There was some further discussion between counsel, as to the number of words, one side contending that the names of the parties to the deed came under the expression of the act, "matter endorsed thereon," while Mr. SCARLETT maintained that the act could not mean any such thing, but only the title, &c. The Judge reserved the point to be hereafter ascertained.
Mr. TAYLOR's examination continued, to shew that the defendant had administered under his father's will:—Mr. FEARON, he said, gave me directions to advertise to desire the creditors of his father to bring in their claims to him. I married one of his sisters, who was one of the executors. I was present when my wife offered to repair the road, in order to prevent this action, but he would not permit it. I took a schedule of the property of the late Mr. FEARON, in the defendant's presence. He objected to my putting in a table and half a dozen chairs, because he said they were his own. We had a part. He took away the dairy utensils—some milk-leads, for instance, in my presence. The schedule was made by order of the sister's attorney.
Cross-examined by Mr. BROUGHAM.—I won't take upon myself to say that he limited his claim to the table and six chairs. The milk-leads were taken away by some of his people, but I did not actually see them carried away. This was half a year after the old man's death. As to the advertisement, that was published to ascertain the amount of the debts due before administering.
Mary FEARON.—I am defendant's sister. My father lived at Beckstone, and had furniture, which was valued at £100, and my brother got half of it. He delivered a cow and some horses that my father had, but kept a lot of sheep. My father gave him property in his life-time—cattle, sheep, stock and crop, reserving forty sheep for himself. My father also left hay.—This witness proved various acts of administration, and said she had made an offer to repair the road rather than come here, but her brother would not allow it.—The land is in his possession.
Mr. HARRIS, a respectable gentleman farmer, bought some hay of the Misses FEARON belonging to the late Mr. FEARON, and when he went to take it away, William, the defendant, would not permit him to do so, saying that his sister had not a right to dispose of it without consulting him; he therefore insisted that it should not be removed without his permission. In consequence, witness agreed to give him 10s. more than the sum originally stipulated, and then took it off.

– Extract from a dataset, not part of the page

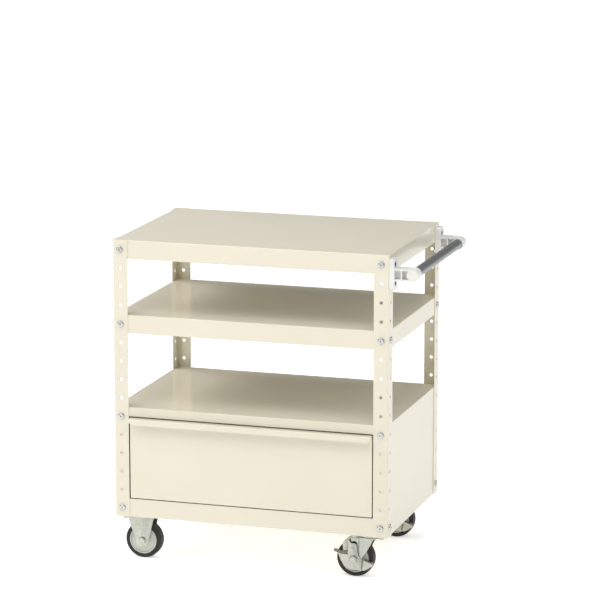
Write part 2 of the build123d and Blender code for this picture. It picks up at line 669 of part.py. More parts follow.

By Mr. PATTESON.—He told me that his sister knew nothing about the value of hay. It grew on part of the Beckstone premises.
Henry PEARSON, and Mrs. TAYLOR, gave evidence to prove the same and similar facts.
Mr. NICHOLSON, solicitor, Cockermouth, produced an indenture of lease and release, between the defendant Wm. FEARON, and his sisters Elizabeth and Mary, dated 15th and 16th Dec. 1824, in which he is styled "one of the executors." It was also stated that Eliz. FEARON "alone proved the will"; and William FEARON agreed to "confirm the said will," &c.
Mr. SCARLETT.—Then comes the release of the said estate (Beckstone), and afterwards that he took away "the furniture stated," &c.
Mr. BROUGHAM was not prepared to admit that the case of executor was proved.
Mr. Baron HULLOCK.—His interference in respect to the hay makes him one. I think I can understand his conduct well enough—which was to keep himself harmless, and yet not to let them act without him.
John RIDLEY called.—Knows the road; it is out of repair; about £10 would put it in a proper state.
Verdict for the plaintiff on the three first issues; and on the fourth, damages £10, on the record.
The point reserved in regard to the stamps, "if there be any in it (said the Judge) but I think there is not."